Nuapada bypoll: The first election in Odisha after BJD’s fall
The Nuapada bypoll may measure whether Odisha’s political shift last year was a genuine transformation or a temporary aberration
An assembly bypoll in western Odisha district of Nuapada, scheduled for November 11, may measure whether Odisha’s seismic political shift last year was a genuine transformation or a temporary aberration as it is the first election since Naveen Patnaik’s Biju Janata Dal (BJD) fortress crumbled after 24 years of uninterrupted dominion in the 2024 polls.
 
The Nuapada seat fell vacant following the death of Rajendra Dholakia, a four-time legislator and former minister whose political longevity reflected the BJD’s stranglehold on this constituency. In the 2024 assembly election, Dholakia had secured victory with a comfortable margin.
What makes Nuapada compelling is not merely its status as the electoral test of the Bharatiya Janata Party (BJP) government after it came to power in June last year, but the triangular contest it has spawned.
Fourteen candidates officially remain in the fray after the withdrawal deadline passed, but the real contest revolves around three– each representing a distinct narrative of Odisha’s evolving politics.
The BJP’s attempt to consolidate its recent gains, the BJD’s struggle to remain relevant, the Congress’s desperate bid for resurrection—all three narratives converge here.
The BJP, now in power both in Bhubaneswar and New Delhi, has got Jay Dholakia—the son of the late MLA Rajendra Dholakia—to switch allegiances and contest on a saffron ticket to appropriate sympathy votes. “The BJP understands that in constituencies like Nuapada where personal relationships often trump ideological commitments, the son inheriting the father’s mantle carries enormous psychological weight,” said political analyst SP Dash.
The party’s confidence is palpable. It has deployed 8 of its ministers in as many zones while displaying the characteristic swagger of a government that believes momentum remains on its side. However, not many are willing to believe that the BJP’s strength in urban Odisha and among non-tribal communities automatically translates to the hinterlands of Nuapada, where different equations apply, where caste and tribal identities intersect with memories of neglect and promises repeatedly broken.
The outcome of Nuapada bypoll will indicate whether the BJP can translate state-level victory into grassroots dominance.
On the other hand, BJD chief Naveen Patnaik on Monday hit the road for the first time after losing the Assembly polls last year when he started campaigning in Nuapada.
Having lost power for the first time since its formation, the BJD faces an existential question: can it remain relevant as an opposition force, or will it fade into political irrelevance like so many regional parties before it? Nuapada represents its first opportunity to answer that question definitively.
The BJD has fielded Snehangini Chhuria, a former minister from Bargarh, after losing its initial candidate to BJP’s recruitment drive. Chhuria brings ministerial experience and the residual goodwill that the Naveen Patnaik administration still commands among sections of Odisha’s population. The BJD’s strategy appears to rest on reminding voters of governance delivered, of schemes implemented, of stability that the new BJP government has yet to establish convincingly.

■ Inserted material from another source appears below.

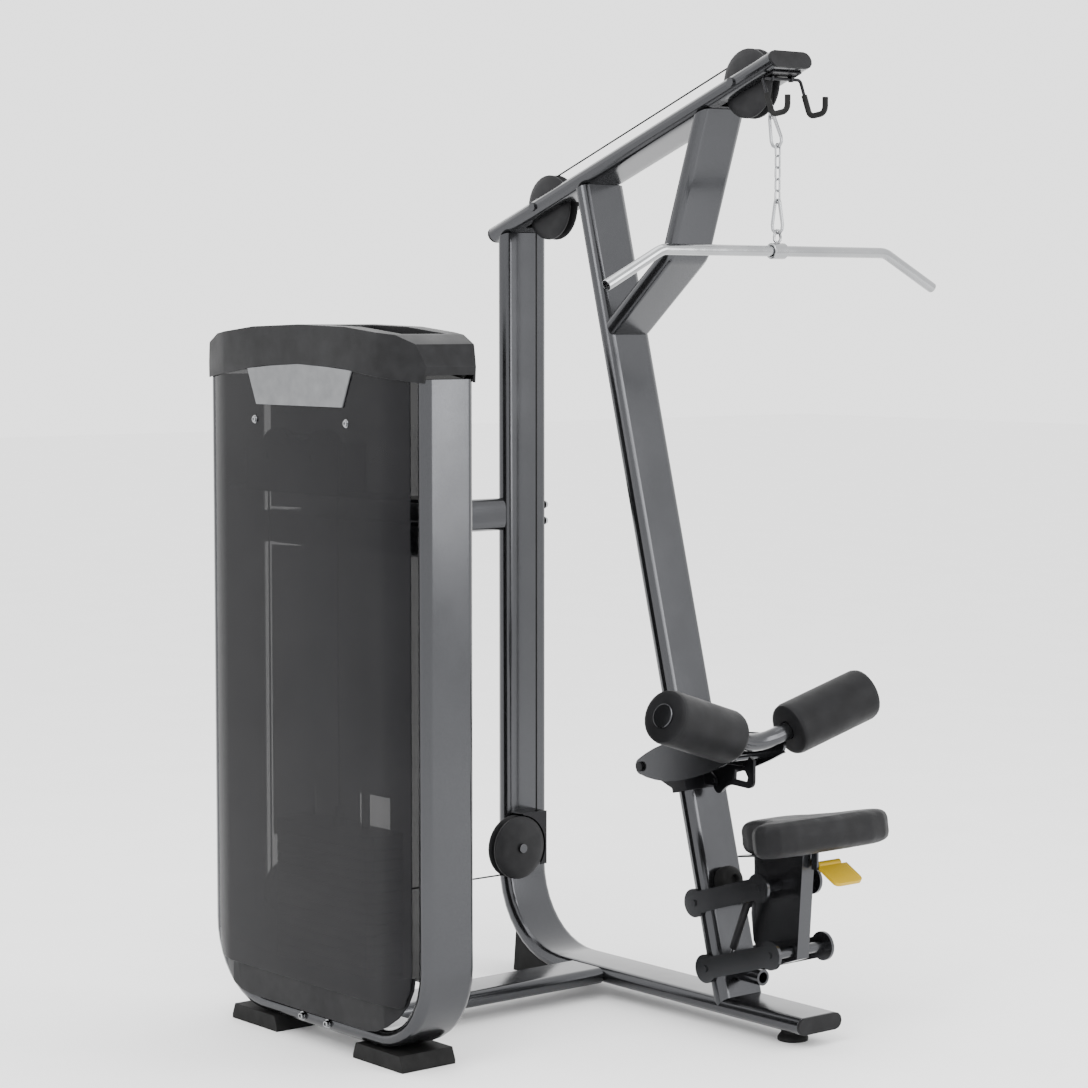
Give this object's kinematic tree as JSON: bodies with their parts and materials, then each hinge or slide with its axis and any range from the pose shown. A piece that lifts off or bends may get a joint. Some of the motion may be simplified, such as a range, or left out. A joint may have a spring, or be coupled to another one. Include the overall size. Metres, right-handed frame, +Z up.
{
  "type": "lat pulldown machine",
  "caption": "Cable pulldown strength machine: weight tower, leaning mast and top arm with bar, hinged thigh rollers and linkage seat.",
  "frame": {"origin": "centre of the plan bounding box, on the floor", "axes": "+X towards the user end (seat and bar), +Z up, weight tower towards -Y"},
  "size_m": [1.2318, 1.438, 2.28],
  "materials": {
    "gunmetal": "gloss",
    "dark_paint": "satin",
    "smoked": "gloss",
    "black_plastic": "satin",
    "pulley": "satin",
    "chrome": "polished",
    "steel": "satin",
    "iron": "matt",
    "rubber": "matt",
    "vinyl": "satin",
    "yellow": "satin"
  },
  "bodies": {
    "frame": {"column_and_base_tube": "gunmetal", "mast_tube": "gunmetal", "branch_strut": "gunmetal", "top_arm_tube": "gunmetal", "tower_frame_tube": "gunmetal", "tower_cross_member": "gunmetal", "upper_cross_tube": "gunmetal", "lower_cross_tube": "gunmetal", "column_pulley_guard": "dark_paint", "thigh_pad_bracket": "dark_paint", "bar_hook_rack": "dark_paint", "tower_pulley_header": "dark_paint", "tower_front_shield": "smoked", "tower_rear_shield": "smoked", "arm_rear_cap": "black_plastic", "arm_front_cap": "black_plastic", "base_end_cap": "black_plastic", "tower_cap": "black_plastic", "tower_base_cover": "black_plastic", "guide_rod_left": "chrome", "guide_rod_right": "chrome", "weight_plates_resting": "iron", "tower_foot_left": "rubber", "tower_foot_right": "rubber", "front_foot": "rubber", "rear_foot": "rubber", "stack_bumper_left": "rubber", "stack_bumper_right": "rubber", "hook_sleeve_left": "rubber", "hook_sleeve_right": "rubber", "seat_bump_stop": "rubber", "cable_main_run": "rubber", "cable_stack_run": "rubber", "cable_bar_run": "rubber"},
    "selected_stack": {"weight_plates_selected": "iron", "stack_head_plate": "iron"},
    "selector": {"selector_pin": "chrome"},
    "bar_line": {"cable_end_eye": "steel", "carabiner_upper": "steel", "chain": "steel", "carabiner_lower": "steel"},
    "bar": {"bar_hub": "chrome", "lat_bar": "chrome"},
    "pulley_a": {"pulley_arm_rear": "pulley"},
    "pulley_b": {"pulley_arm_front": "pulley"},
    "pulley_c": {"pulley_column": "pulley"},
    "pulley_d": {"pulley_tower_low": "pulley"},
    "pulley_e": {"pulley_tower_left": "pulley"},
    "pulley_f": {"pulley_tower_right": "pulley"},
    "seat_arm_upper": {"seat_link_upper": "gunmetal"},
    "seat_arm_lower": {"seat_link_lower": "gunmetal"},
    "seat": {"seat_post": "gunmetal", "seat_cushion": "vinyl"},
    "lever": {"seat_release_lever": "yellow"},
    "gas_rod": {"gas_spring_rod": "chrome"},
    "gas_body": {"gas_spring_body": "black_plastic"},
    "thigh_hold": {"thigh_arm": "gunmetal"},
    "roller_left": {"thigh_roller_left": "vinyl"},
    "roller_right": {"thigh_roller_right": "vinyl"},
    "handle": {"thigh_release_handle": "dark_paint"}
  },
  "joints": [
    {"name": "stack_lift", "type": "slide", "parent": "frame", "child": "selected_stack", "axis": [0, 0, 1], "range_m": [0, 0.6], "deforming": ["cable_stack_run"]},
    {"name": "bar_drop", "type": "slide", "parent": "frame", "child": "bar_line", "axis": [0, 0, -1], "range_m": [0, 0.6], "deforming": ["cable_bar_run"]},
    {"name": "bar_swivel", "type": "hinge", "parent": "bar_line", "child": "bar", "pos_m": [0.40312, 0.20047, 1.85], "axis": [0, 0, 1], "range_deg": [-20, 20]},
    {"name": "selector_pin_pull", "type": "slide", "parent": "selected_stack", "child": "selector", "axis": [0, 1, 0], "range_m": [0, 0.018]},
    {"name": "pulley_arm_rear_spin", "type": "hinge", "parent": "frame", "child": "pulley_a", "pos_m": [-0.40188, 0.20047, 1.937], "axis": [0, 1, 0], "continuous": true},
    {"name": "pulley_arm_front_spin", "type": "hinge", "parent": "frame", "child": "pulley_b", "pos_m": [0.31512, 0.20047, 2.2], "axis": [0, 1, 0], "continuous": true},
    {"name": "pulley_column_spin", "type": "hinge", "parent": "frame", "child": "pulley_c", "pos_m": [-0.46788, 0.13447, 0.325], "axis": [1, 0, 0], "continuous": true},
    {"name": "pulley_tower_low_spin", "type": "hinge", "parent": "frame", "child": "pulley_d", "pos_m": [-0.46788, -0.56103, 0.309], "axis": [1, 0, 0], "continuous": true},
    {"name": "pulley_tower_left_spin", "type": "hinge", "parent": "frame", "child": "pulley_e", "pos_m": [-0.41788, -0.61153, 1.345], "axis": [0, 1, 0], "continuous": true},
    {"name": "pulley_tower_right_spin", "type": "hinge", "parent": "frame", "child": "pulley_f", "pos_m": [-0.23888, -0.61153, 1.345], "axis": [0, 1, 0], "continuous": true},
    {"name": "seat_lift", "type": "hinge", "parent": "frame", "child": "seat_arm_upper", "pos_m": [0.22602, 0.20047, 0.292], "axis": [0, 1, 0], "range_deg": [-10, 5]},
    {"name": "seat_lower_link", "type": "hinge", "parent": "frame", "child": "seat_arm_lower", "pos_m": [0.26592, 0.20047, 0.1422], "axis": [0, 1, 0], "range_deg": [-10, 5]},
    {"name": "seat_level", "type": "hinge", "parent": "seat_arm_upper", "child": "seat", "pos_m": [0.44262, 0.20047, 0.3599], "axis": [0, 1, 0], "range_deg": [-5, 10]},
    {"name": "seat_lever", "type": "hinge", "parent": "seat", "child": "lever", "pos_m": [0.53312, 0.20047, 0.414], "axis": [0, 1, 0], "range_deg": [-10, 0], "stiffness_Nm_per_rad": 2, "springref_deg": 5.73},
    {"name": "gas_rod_tilt", "type": "hinge", "parent": "frame", "child": "gas_rod", "pos_m": [0.30112, 0.15247, 0.152], "axis": [0, 1, 0], "range_deg": [-7.8, 3.9]},
    {"name": "gas_spring_extend", "type": "slide", "parent": "gas_rod", "child": "gas_body", "axis": [0.39, 0, 0.9208], "range_m": [-0.0151, 0.0301]},
    {"name": "thigh_hold_raise", "type": "hinge", "parent": "frame", "child": "thigh_hold", "pos_m": [0.02912, 0.20047, 0.592], "axis": [0, -1, 0], "range_deg": [0, 18]},
    {"name": "roller_left_spin", "type": "hinge", "parent": "thigh_hold", "child": "roller_left", "pos_m": [0.34112, 0.20047, 0.67], "axis": [0.1117, -0.947, 0.3011], "continuous": true},
    {"name": "roller_right_spin", "type": "hinge", "parent": "thigh_hold", "child": "roller_right", "pos_m": [0.34112, 0.20047, 0.67], "axis": [0.1117, 0.947, 0.3011], "continuous": true},
    {"name": "thigh_latch", "type": "hinge", "parent": "frame", "child": "handle", "pos_m": [0.21112, 0.20047, 0.573], "axis": [0, 1, 0], "range_deg": [0, 6], "stiffness_Nm_per_rad": 12, "springref_deg": -4.58}
  ],
  "couplings": [
    {"joint": "bar_drop", "follows": "stack_lift", "ratio": 1},
    {"joint": "pulley_arm_rear_spin", "follows": "stack_lift", "rad_per_m": 15.152},
    {"joint": "pulley_arm_front_spin", "follows": "stack_lift", "rad_per_m": 15.152},
    {"joint": "pulley_column_spin", "follows": "stack_lift", "rad_per_m": 15.152},
    {"joint": "pulley_tower_low_spin", "follows": "stack_lift", "rad_per_m": 20},
    {"joint": "pulley_tower_left_spin", "follows": "stack_lift", "rad_per_m": -20},
    {"joint": "pulley_tower_right_spin", "follows": "stack_lift", "rad_per_m": -20},
    {"joint": "seat_lower_link", "follows": "seat_lift", "ratio": 1},
    {"joint": "seat_level", "follows": "seat_lift", "ratio": -1},
    {"joint": "gas_rod_tilt", "follows": "seat_lift", "ratio": 0.775},
    {"joint": "gas_spring_extend", "follows": "seat_lift", "m_per_rad": -0.1715}
  ]
}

Meanwhile, the Congress, under its new state president Bhakta Charan Das, has attempted to reinvent itself as Odisha’s genuine opposition, raising issues of women’s safety and governance failures. The Congress candidate, Ghasiram Majhi, carries his own complicated history with the party. A tribal leader who contested the 2024 elections as an independent after being denied a Congress ticket, Majhi finished second, garnering more votes than the official Congress candidate—the then state party president himself. His performance was a humiliation for the party establishment but demonstrated his personal appeal among tribal voters who form a substantial portion of Nuapada’s electorate.
Now welcomed back into the fold and given the official nomination, many are waiting to see if Majhi can convert his previous showing into victory. More importantly, can the Congress leverage this potential win into broader revival across Odisha?